Shining light in the dark: Despite only two doctors, S. Sudan hospital overcomes big challenges to offer hope

‘For he who has health, has hope’

OWEN Seymour Arthur, the enigmatic Barbadian politician who was Prime Minister of Barbados from 1994 to 2008 once said, “...for he who has health, has hope, and he who has hope, has everything.” 

Of course, not everyone can be as eloquent and philosophical as Owen Seymour Arthur, and I will not even attempt to be. However, his powerful and provocative public health dictum rang loud in my head when I heard that for a third successive year, the Save the Children supported Nimule County Hospital in South Sudan had been awarded a Certificate of Recognition for, and I quote, “Outstanding Performance in HIV Testing and Counseling at Antenatal and Maternity”.

It is quite easy for anyone who doesn’t know the story of Nimule County Hospital to dismiss the recognition it got from the Ministry of Health, the Centre for Disease Control (CDC), and Columbia University as insignificant. 

However, if you delve deeper into the hospital’s history, and see the tough socio-economic and political challenges that it has to overcome every single day to offer quality basic healthcare to a needy population, then you will appreciate the significance of the award.

Basic facilities

Built in 1983, and located about 198 kilometres on the Uganda-South Sudan border, Nimule County Hospital started life as a health centre, and remained so until 1994 when it got hospital status.  Today, the hospital provides approximately 50% of all health services offered to communities in Eastern Equatoria state, as well as in the Magwi County catchment area which has a population of over 300,000 people – 103,000 of whom are children.

The hospital’s clinical facilities are basic. It cannot afford to run its electricity generators for 24 hours, it only has two doctors, six clinical officers, 27 nurses, six midwives, and three delivery beds – although only two are functional.  

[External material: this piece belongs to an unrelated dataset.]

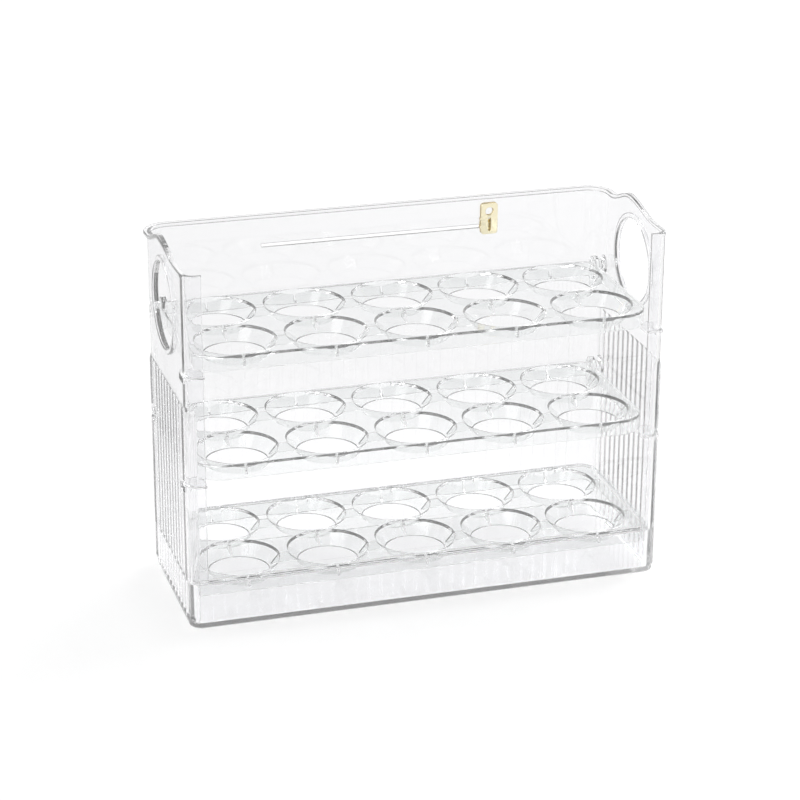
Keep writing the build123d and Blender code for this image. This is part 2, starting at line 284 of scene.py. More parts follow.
def face_outwards(piece):
    """Turn every face of a closed piece outwards, and leave edit mode."""
    bpy.ops.mesh.select_all(action="SELECT")
    bpy.ops.mesh.normals_make_consistent(inside=False)
    leave()
    return piece


def modify(piece, kind, **settings):
    """Add a modifier with these settings and apply it."""
    only(piece)
    bpy.ops.object.modifier_add(type=kind)
    modifier = piece.modifiers[-1]
    for key, value in settings.items():
        setattr(modifier, key, value)
    bpy.ops.object.modifier_apply(modifier=modifier.name)


def combine(piece, tool, operation):
    """Unite the piece with a tool or cut the tool out of it, and delete the tool."""
    modify(piece, "BOOLEAN", operation=operation, object=tool, solver="MANIFOLD")
    bpy.data.objects.remove(tool)


def joined(pieces, name):
    """One mesh of several separate pieces."""
    only(pieces[0])
    for piece in pieces[1:]:
        piece.select_set(True)
    bpy.ops.object.join()
    return named(name)


def block(name, low, high):
    """A box between two corners."""
    low, high = Vector(low), Vector(high)
    bpy.ops.mesh.primitive_cube_add(size=1.0, location=(low + high) / 2, scale=high - low)
    return named(name)


def rounded_block(name, low, high, front_radius, rear_radius):
    """A box with rounded upright corners, its front ones and its rear ones apart."""
    piece = block(name, low, high)
    middle = (low[1] + high[1]) / 2

    def upright(edge, rear):
        first, second = edge.verts
        if (first.co.xy - second.co.xy).length > SMALL:
            return False
        return (first.co.y > middle) == rear

    bevel_edges(piece, lambda edge: upright(edge, False), front_radius, 14)
    bevel_edges(piece, lambda edge: upright(edge, True) and is_corner(edge), rear_radius, 10)
    return piece


def smooth(piece, angle):
    """Smooth shading up to this angle, with flat faces kept flat."""
    only(piece)
    bpy.ops.object.shade_smooth_by_angle(angle=math.radians(angle))
    modify(piece, "WEIGHTED_NORMAL", keep_sharp=True, weight=80)


# Materials


def linear(code):
    """Linear colour of an sRGB hex value."""
    channels = [int(code[i : i + 2], 16) / 255 for i in (0, 2, 4)]
    return [c / 12.92 if c <= 0.04045 else ((c + 0.055) / 1.055) ** 2.4 for c in channels] + [1.0]


def node(tree, kind, settings=None, **values):
    """Add a node with its settings, and its inputs as values or as links from other nodes' outputs."""
    made = tree.nodes.new(kind)
    for key, value in (settings or {}).items():
        setattr(made, key, value)
    for key, value in values.items():
        socket = made.inputs[int(key[1:]) if key[0] == "i" and key[1:].isdigit() else key.replace("_", " ")]
        if isinstance(value, bpy.types.NodeSocket):
            tree.links.new(value, socket)
        else:
            socket.default_value = value
    return made


def blank(name):
    """A new material with only its output node."""
    material = bpy.data.materials.new(name)
    material.use_nodes = True
    tree = material.node_tree
    tree.nodes.clear()
    return material, tree


def clear_polystyrene(name, tint, flow_mm):
    """General-purpose polystyrene, injection moulded in a polished tool.

    It is water clear with a high index, so edges look grey and rounds carry small bright glints. Melt flow
    leaves a faint waviness some 30 mm across, and handling dulls the polish in places.
    """
    material, tree = blank(name)
    place = node(tree, "ShaderNodeTexCoord").outputs["Object"]
    # Flow waves: noise scale is cells per metre.
    flow = node(tree, "ShaderNodeTexNoise", Vector=place, Scale=1000 / flow_mm, Detail=1.0, Roughness=0.4)
    dull = node(tree, "ShaderNodeTexNoise", Vector=place, Scale=60.0, Detail=3.0, Roughness=0.6)
    rough = node(tree, "ShaderNodeMapRange", Value=dull.outputs["Fac"], To_Min=0.01, To_Max=0.05)
    bump = node(tree, "ShaderNodeBump", Height=flow.outputs["Fac"], Strength=0.12, Distance=0.0008)
    plastic = node(
        tree,
        "ShaderNodeBsdfPrincipled",
        Base_Color=linear(tint),
        Roughness=rough.outputs["Result"],
        IOR=1.5,
        Transmission_Weight=1.0,
        Normal=bump.outputs["Normal"],
    )
    # Lamps reach through the clear walls, so the shadow is a pale grey one. Light caught inside a wall
    # leaves it little by little after some passes, because the real one scatters it out.
    path = node(tree, "ShaderNodeLightPath")
    late = node(tree, "ShaderNodeMapRange", Value=path.outputs["Ray Depth"], From_Min=4.0, From_Max=7.5)
    free = node(
        tree, "ShaderNodeMath", {"operation": "MAXIMUM"}, i0=path.outputs["Is Shadow Ray"],
        i1=late.outputs["Result"],
    )
    passed = node(tree, "ShaderNodeMapRange", Value=path.outputs["Is Shadow Ray"], To_Min=0.94, To_Max=0.87)
    through = node(tree, "ShaderNodeBsdfTransparent", Color=passed.outputs["Result"])
    mix = node(tree, "ShaderNodeMixShader", i0=free.outputs[0])
    tree.links.new(plastic.outputs[0], mix.inputs[1])
    tree.links.new(through.outputs[0], mix.inputs[2])
    node(tree, "ShaderNodeOutputMaterial", Surface=mix.outputs[0])
    return material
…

On average, the hospital handles 11,000 pregnancies every year, and about 144 babies are delivered by Caesarean Section. According to the Medical Director of the hospital, David Nyuma, up to 172 babies are born at the hospital every month using three makeshift delivery beds.

  “...Sometimes we get overwhelmed and deliver babies on mattresses laid on the floor.” said Nyuma. 

Stretched to limit

When conflict broke out in 2013, Nimule County was overwhelmed by approximately 35,000 internally displaced people (IDPs) who settled in and around Nimule town where the hospital is located. The huge number of patients, and the painful and yet necessary austerity measures instituted by Save the Children to manage the funding gap have stretched the hospital to its very limit.

In spite of all those constraints, in 2015, the hospital provided various health services to over 80,000 people in Nimule and the surrounding areas through static and mobile health care.  

Over 5,000 children were vaccinated against childhood diseases, and another 50,000 were reached with preventative and curative health care. Over 11,093 people were tested for HIV in several testing centres, and 64% of the 522 who tested positive were immediately put on anti-retroviral treatment.

It’s only when you hear from HIV experts like Mitchell Besser that you truly begin to appreciate the significance of what Nimule County Hospital is doing for children.  According to Besser, a renown scientist who developed a ground breaking program to prevent mother-to-child transmission of HIV, “ resource-rich countries…98% of babies are born HIV-negative, yet, in resource-poor countries, in the absence of tests and treatment, 40% of children are infected.” 

Amazing things

In 2014, the hospital was also rated as a “model hospital” and a “centre of excellence”.  How then, one might ask, does a hospital with seemingly insurmountable challenges manage to register that level of success in what is essentially an emergency situation?  

A quick chat with the hospital’s Medical Director, David Nyuma, soon reveals that the answer lies in the dedication of its staff who, like Owen Seymour Arthur, believe that “...he who has health, has hope, and he who has hope, has everything.”

And from that belief amazing things have happened.  

The hospital regularly organises outreach activities to carry out vaccinations, outpatient consultations, and screening for malnutrition so that some of the cases are managed at the community level. 

Reacting to news of the hospital’s recognition for “Outstanding Performance in HIV Testing and Counselling at Antenatal and Maternity”, Save the Children’s Director for Global International Programmes, Imran Martin said, “...achievement and recognition is truly significant in the face of the overall South Sudan narrative of failure and despair…it signifies hope, and the possibility of delivering quality despite the challenges, and without using the (war) context as an excuse.”